Segundo um levantamento feito pela pasta, nos últimos dois anos, 1,6 bilhão de reais vieram de países como Estados Unidos e Alemanha e de fundos internacionais, como o Global Environment Fund (GEF).

O Fundo Amazônia, criado para combater o desmatamento, contou com 605 milhões de reais no mesmo período, valor doado principalmente por Noruega e Alemanha. Em caso de extinção do ministério, ainda não se sabe se os repasses teriam continuidade.

Caso a junção dos ministérios seja efetivada, a cooperação internacional correria riscos, avalia Duarte. "A sobrecarga do ministro com tantas e tão variadas agendas ameaçaria o protagonismo da representação brasileira nos fóruns decisórios globais", diz nota assinada pelo ministro de Meio Ambiente.

Falso paradoxo

Para André Guimarães, representante da Coalizão Brasil Clima, Florestas e Agricultura, eliminar o Ministério do Meio Ambiente para favorecer o setor do agronegócio não é inteligente.

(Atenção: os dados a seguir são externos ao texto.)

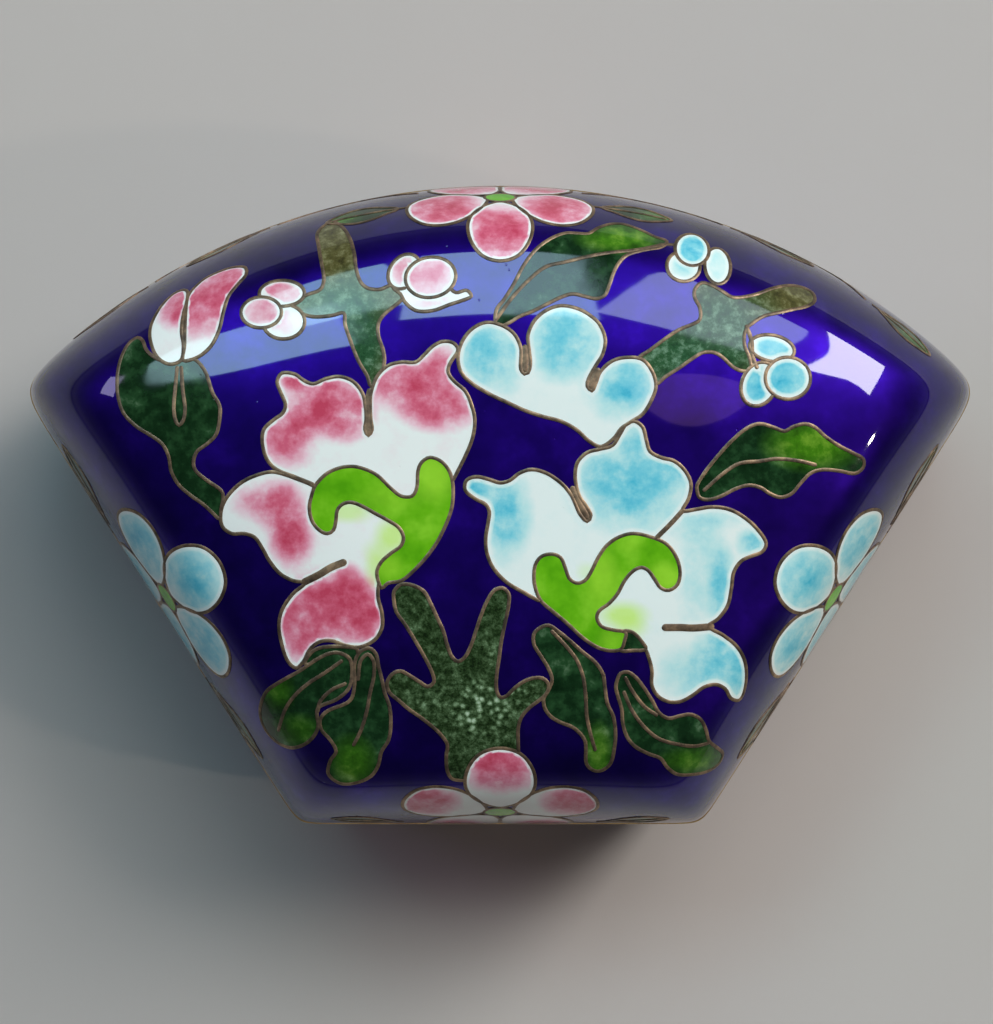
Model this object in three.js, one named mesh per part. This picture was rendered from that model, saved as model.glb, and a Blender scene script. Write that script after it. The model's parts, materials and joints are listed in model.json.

"A visão mais moderna da produção, e que grande parte do agronegócio entende, é produzir mais e preservar mais", analisou em entrevista à DW Brasil. "A floresta é nossa fábrica de chuvas. E a agricultura depende da chuva", argumenta sobre a importância da conservação. 

Esse papel atribuído às florestas, evidenciado por diversos estudos científicos, é reconhecido por representantes do agronegócio. "Nós entendemos que a variável ambiental faz parte da equação. Se tirar a questão da sustentabilidade, a conta do agro não fecha", diz Cornacchioni, da Abag.

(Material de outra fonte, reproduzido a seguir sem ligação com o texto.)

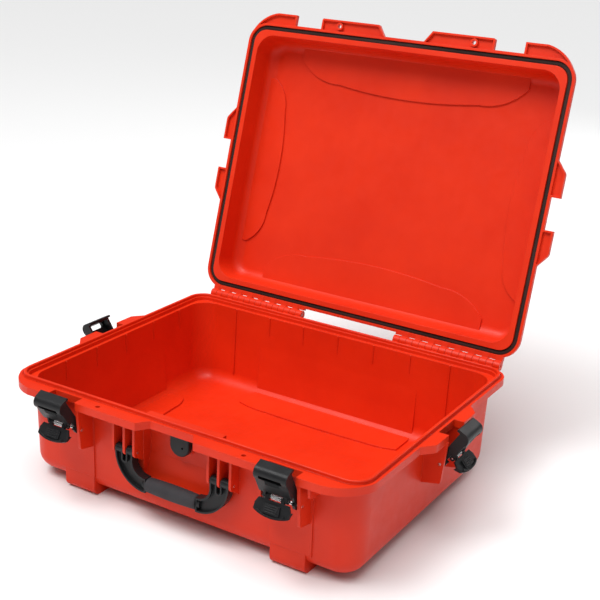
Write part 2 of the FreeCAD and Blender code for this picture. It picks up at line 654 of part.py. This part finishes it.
def lever(latch):
    """Pull tab on two barrels, with a slot for the slide lock."""
    up = LEVER_PIN_UP
    tip = up - LEVER_LENGTH
    top = up - 4.9
    side = LEVER_HALF_WIDTH
    outline = [(-side + 4, top), (-side, top - 8), (-side + 1.5, tip + 5.5),
               ((0, tip), (side - 1.5, tip + 5.5)), (side, top - 8), (side - 4, top)]
    plate = prism_y(outline, LEVER_FACE, LEVER_BACK)
    inside = LEVER_FACE + 0.5
    wall = prism_x([(inside, top - 8), (-4, top - 8), (LEVER_BACK, tip + 6.5), (inside, tip + 6.5)],
                   side - 2, side)
    lip = prism_y([(-22, tip + 6), ((0, tip + 0.5), (22, tip + 6)), (21, tip + 8),
                   ((0, tip + 2.5), (-21, tip + 8))], LEVER_FACE - 3, inside)
    barrels = mirrored(rod_x(4.0, 9.6, LUG_INNER - 0.3, -LEVER_PIN_OUT, up))
    neck = [(-4, up), (-10.9, up), (inside, up - 8), (LEVER_BACK + 1, up - 8)]
    necks = mirrored(prism_x(neck, 9.6, LUG_INNER - 0.3))
    body = plate.multiFuse([lip] + mirrored(wall) + barrels + necks)
    slot = box((-3.2, -15, up - 20.1), (3.2, 0, up - 11.0))
    bore = rod_x(LEVER_PIN_RADIUS + RUNNING_GAP, -30, 30, -LEVER_PIN_OUT, up)
    return with_lever(body.cut([slot, bore]).removeSplitter(), latch)


def slide_lock(latch):
    """Ribbed slider on the lever, held by a head behind its slot."""
    up = LEVER_PIN_UP
    face = LEVER_FACE - 0.3
    plate = prism_y([(-12, up - 10), (-13.5, up - 21.5), (-11, up - 23), (11, up - 23),
                     (13.5, up - 21.5), (12, up - 10)], face - 1.9, face)
    ribs = [rod_x(0.9, -9.5, 9.5, face - 1.9, up - 11.5 - 3.0 * index) for index in range(4)]
    stem = box((-2.8, face - 0.5, up - 19.5), (2.8, -7.6, up - 14.5))
    head = box((-5.5, -8.6, up - 21.0), (5.5, -6.9, up - 13.0))
    return with_lever(plate.multiFuse(ribs + [stem, head]).removeSplitter(), latch)


def claw_pin(latch):
    half = GUARD_INNER + GUARD_THICKNESS - 0.2
    pin = rod_x(CLAW_PIN_RADIUS, -half, half, 0, 0)
    return to_case(pin.makeChamfer(0.5, [e for e in pin.Edges if e.Closed]), latch)


def lever_pin(latch):
    pin = rod_x(LEVER_PIN_RADIUS, -LUG_OUTER + 0.1, LUG_OUTER - 0.1, -LEVER_PIN_OUT, LEVER_PIN_UP)
    return with_claw(pin.makeChamfer(0.3, [e for e in pin.Edges if e.Closed]), latch)


def lever_spring(latch):
    """Close-wound torsion spring around the lever pin."""
    pitch = 2 * SPRING_WIRE + 0.35
    helix = Part.makeHelix(pitch, pitch * SPRING_TURNS, SPRING_RADIUS)
    section = Part.Wire(Part.makeCircle(SPRING_WIRE, V(SPRING_RADIUS, 0, 0), Y_AXIS))
    coil = Part.Wire(helix).makePipeShell([section], True, True)
    coil.rotate(V(0, 0, 0), Y_AXIS, 90)
    coil.translate(V(-pitch * SPRING_TURNS / 2, -LEVER_PIN_OUT, LEVER_PIN_UP))
    return with_claw(coil, latch)


# ---------------------------------------------------------------- handle

def handle_side_outline(shrink):
    """Right arm seen from the front: two tines that sweep down and in to the grip's core."""
    pivot = HANDLE_PIVOT_Z
    seal = SEAL_HEIGHT
    inner_x = TINES[0][0] + shrink
    outer_x = TINES[1][1] - shrink
    top = pivot + 7.0 - shrink
    low = seal - 119.5 + shrink
    return [(inner_x, top), (inner_x, seal - 74),
            ((60.5 + shrink, seal - 92 - shrink), (47, seal - 97.5 - shrink)),
            (44 + shrink, seal - 97.5 - shrink), (44 + shrink, low), (50, low),
            ((82 - 0.8 * shrink, seal - 105 + 0.6 * shrink), (outer_x, seal - 70)),
            (outer_x, top)]


def handle_frame():
    """Two forked arms of ribbed section, joined by a round core inside the grip."""
    y_low, y_high = HANDLE_Y - HANDLE_HALF_DEPTH, HANDLE_Y + HANDLE_HALF_DEPTH
    arm = prism_y(handle_side_outline(0.0), y_low, y_high)
    pocket = prism_y(handle_side_outline(2.4), y_low - 1, HANDLE_Y - 1.6)
    far_pocket = prism_y(handle_side_outline(2.4), HANDLE_Y + 1.6, y_high + 1)
    slot = [(TINES[0][1], HANDLE_PIVOT_Z + 12), (TINES[0][1], SEAL_HEIGHT - 77),
            ((82, SEAL_HEIGHT - 80), (TINES[1][0], SEAL_HEIGHT - 77)), (TINES[1][0], HANDLE_PIVOT_Z + 12)]
    gap = prism_y(slot, y_low - 2, y_high + 2)
    wall = prism_y([(p[0] - 2.4 if p[0] < 82 else p[0] + 2.4, p[1]) if not isinstance(p[0], tuple)
                    else ((82, SEAL_HEIGHT - 82.4), (TINES[1][0] + 2.4, SEAL_HEIGHT - 77)) for p in slot],
                   y_low, y_high)
    arm = arm.cut([pocket, far_pocket]).fuse(wall.common(prism_y(handle_side_outline(0.0), y_low, y_high)))
    eyes = []
    for low, high in TINES:
        eyes.append(rod_x(7.0, low, high, HANDLE_Y, HANDLE_PIVOT_Z))
    arm = arm.multiFuse(eyes)
    pivot = HANDLE_PIVOT_Z
    crown = prism_x([(y_low - 1, pivot), ((HANDLE_Y, pivot + 7.0), (y_high + 1, pivot)),
                     (y_high + 1, pivot + 20), (y_low - 1, pivot + 20)], 60, 105)
    bore = rod_x(HANDLE_PIN_RADIUS + RUNNING_GAP, 60, 105, HANDLE_Y, HANDLE_PIVOT_Z)
    arm = arm.cut([gap, crown, bore])
    core = rod_x(CORE_RADIUS, -50, 50, HANDLE_Y, GRIP_Z)
    return fuse_all(mirrored(arm) + [core])


def handle_grip():
    """Barrel-shaped rubber sleeve over the core."""
    half = GRIP_HALF_LENGTH - 2.4
    end = GRIP_RADIUS - 1.2
    outline = [V(-half, CORE_RADIUS + RUNNING_GAP, 0), V(-half, end - 1.5, 0), V(-half + 1.5, end, 0),
               (V(0, GRIP_RADIUS, 0), V(half - 1.5, end, 0)), V(half, end - 1.5, 0),
               V(half, CORE_RADIUS + RUNNING_GAP, 0)]
    sleeve = Part.Face(polygon_wire(outline)).revolve(V(0, 0, 0), X_AXIS, 360)
    sleeve.translate(V(0, HANDLE_Y, GRIP_Z))
    return sleeve


def handle_pin(side):
    pin = rod_x(HANDLE_PIN_RADIUS, FIN_X[0] - 1.9, FIN_X[2] + 1.9, HANDLE_Y, HANDLE_PIVOT_Z)
    pin = pin.makeChamfer(0.4, [e for e in pin.Edges if e.Closed])
    return pin if side > 0 else pin.mirror(V(0, 0, 0), X_AXIS)


# ---------------------------------------------------------------- pressure valve

def valve_disc(radius, start, length):
    """Disc on the valve's axis; start is measured inwards along Y from the boss's face."""
    face = RECESS_Y - VALVE_BOSS_DEPTH
    return Part.makeCylinder(radius, length, V(0, face + start, VALVE_Z), Y_AXIS)


def valve_body():
    """Flanged stem through the wall, bored through for air."""
    flange = valve_disc(13.0, -3.6, 2.4)
    stem = valve_disc(VALVE_STEM_RADIUS, -1.3, 21.3)
    body = flange.fuse(stem)
    return body.cut([valve_disc(6.5, -5, 5 + VALVE_POCKET_FLOOR), valve_disc(4.0, 0, 40)])


def valve_cap():
    """Shield-shaped cover: flat top, round bottom, one small vent."""
    face = RECESS_Y - VALVE_BOSS_DEPTH
    half = VALVE_CAP_HALF_WIDTH
    top = VALVE_Z + half + 0.5
    outline = [(-half, top), (-half, VALVE_Z), ((0, VALVE_Z - half), (half, VALVE_Z)), (half, top)]
    cap = prism_y(outline, face - 9.0, face - 0.3)
    front = [e for e in cap.Edges if e.BoundBox.YMax < face - 8.99]
    cap = cap.makeFillet(2.0, front)
    inside = Part.makeCylinder(13.3, 8.0, V(0, face - 6.0, VALVE_Z), Y_AXIS)
    vent = Part.makeCylinder(1.6, 12.0, V(5.5, face - 10.0, VALVE_Z - 2), Y_AXIS)
    return cap.cut([inside, vent])


def valve_oring():
    ring_shape = Part.makeTorus(10.6, 0.6, V(0, RECESS_Y - VALVE_BOSS_DEPTH - 0.6, VALVE_Z), Y_AXIS)
    return ring_shape


def valve_membrane():
    """Thin disc that sits on the shoulder at the end of the stem's pocket."""
    return valve_disc(6.3, VALVE_POCKET_FLOOR - MEMBRANE_THICKNESS, MEMBRANE_THICKNESS)


def valve_nut():
    """Hexagonal nut on the stem inside the case."""
    corners = [math.radians(angle) for angle in range(0, 360, 60)]
    points = [(14.5 * math.cos(corner), VALVE_Z + 14.5 * math.sin(corner)) for corner in corners]
    start = RECESS_Y + WALL + 0.2
    nut = prism_y(points, start, start + 6.0)
    return nut.cut(Part.makeCylinder(VALVE_STEM_RADIUS + RUNNING_GAP, 20, V(0, start - 5, VALVE_Z), Y_AXIS))


# ---------------------------------------------------------------- all nodes

def all_nodes():
    nodes = {
        "base_shell": base_shell(),
        "lid_shell": lid_shell(),
        "lid_gasket": lid_gasket(),
        "hinge_pin_left": hinge_pin(-1),
        "hinge_pin_right": hinge_pin(1),
        "handle_frame": handle_frame(),
        "handle_grip": handle_grip(),
        "handle_pin_left": handle_pin(-1),
        "handle_pin_right": handle_pin(1),
        "valve_body": valve_body(),
        "valve_cap": valve_cap(),
        "valve_oring": valve_oring(),
        "valve_membrane": valve_membrane(),
        "valve_nut": valve_nut(),
    }
    for name, latch in LATCHES.items():
        nodes[f"latch_{name}_claw"] = claw(latch)
        nodes[f"latch_{name}_lever"] = lever(latch)
        nodes[f"latch_{name}_lock"] = slide_lock(latch)
        nodes[f"latch_{name}_claw_pin"] = claw_pin(latch)
        nodes[f"latch_{name}_lever_pin"] = lever_pin(latch)
        nodes[f"latch_{name}_spring"] = lever_spring(latch)
    return nodes


os.makedirs("parts", exist_ok=True)
for node, shape in all_nodes().items():
    shape.exportStep(f"parts/{node}.step")
    print(node, shape.ShapeType, len(shape.Solids), shape.isValid(), round(shape.Volume / 1000, 2), "cm3")
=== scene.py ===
"""Looks of the hard equipment case: orange shell, black latches and handle, rubber grip and gasket."""
import json
import math

import bpy
from mathutils import Matrix, Vector


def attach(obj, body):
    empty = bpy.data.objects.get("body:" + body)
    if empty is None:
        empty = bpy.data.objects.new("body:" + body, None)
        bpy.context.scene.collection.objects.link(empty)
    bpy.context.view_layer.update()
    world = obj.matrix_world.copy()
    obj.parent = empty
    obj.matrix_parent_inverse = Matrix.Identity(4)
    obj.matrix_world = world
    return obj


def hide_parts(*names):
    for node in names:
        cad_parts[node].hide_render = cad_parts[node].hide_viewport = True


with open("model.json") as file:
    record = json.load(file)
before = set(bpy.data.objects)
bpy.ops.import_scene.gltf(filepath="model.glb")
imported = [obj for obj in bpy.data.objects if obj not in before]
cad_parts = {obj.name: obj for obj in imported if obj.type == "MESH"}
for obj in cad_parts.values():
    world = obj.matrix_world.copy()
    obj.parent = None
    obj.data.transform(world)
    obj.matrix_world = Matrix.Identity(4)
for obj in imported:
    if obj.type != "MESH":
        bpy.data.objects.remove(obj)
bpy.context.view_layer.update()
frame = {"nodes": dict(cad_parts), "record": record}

# --- Seal line that the gasket follows, in the lid's closed position, in metres
SEAL_HALF_X = 0.2955
SEAL_HALF_Y = 0.232
SEAL_RADIUS = 0.027
GASKET_LOW = 0.1714
GASKET_HIGH = 0.1743
GASKET_HALF_WIDTH = 0.0034
GASKET_CROWN = 0.0009          # how far the rubber's middle stands above its shoulders
CORNER_STEPS = 20
PROFILE_STEPS = 12

# --- Camera: where it stands, and which way it looks
CAMERA_PLACE = Vector((0.90033, -1.43012, 0.88989))
CAMERA_HEADING = 30.66         # degrees round from straight on towards the right side
CAMERA_DROP = 19.59            # degrees that it looks down
CAMERA_ROLL = 2.84
CAMERA_LENS = 71.46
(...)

A responsabilidade do Ministério do Meio Ambiente, na visão de Duarte, extrapola os limites territoriais do país. "Fragilizar a autoridade que ele representa, no momento em que a preocupação com a crise climática se intensifica, seria temerário. O mundo, mais do que nunca, espera que o Brasil mantenha sua liderança ambiental", finaliza.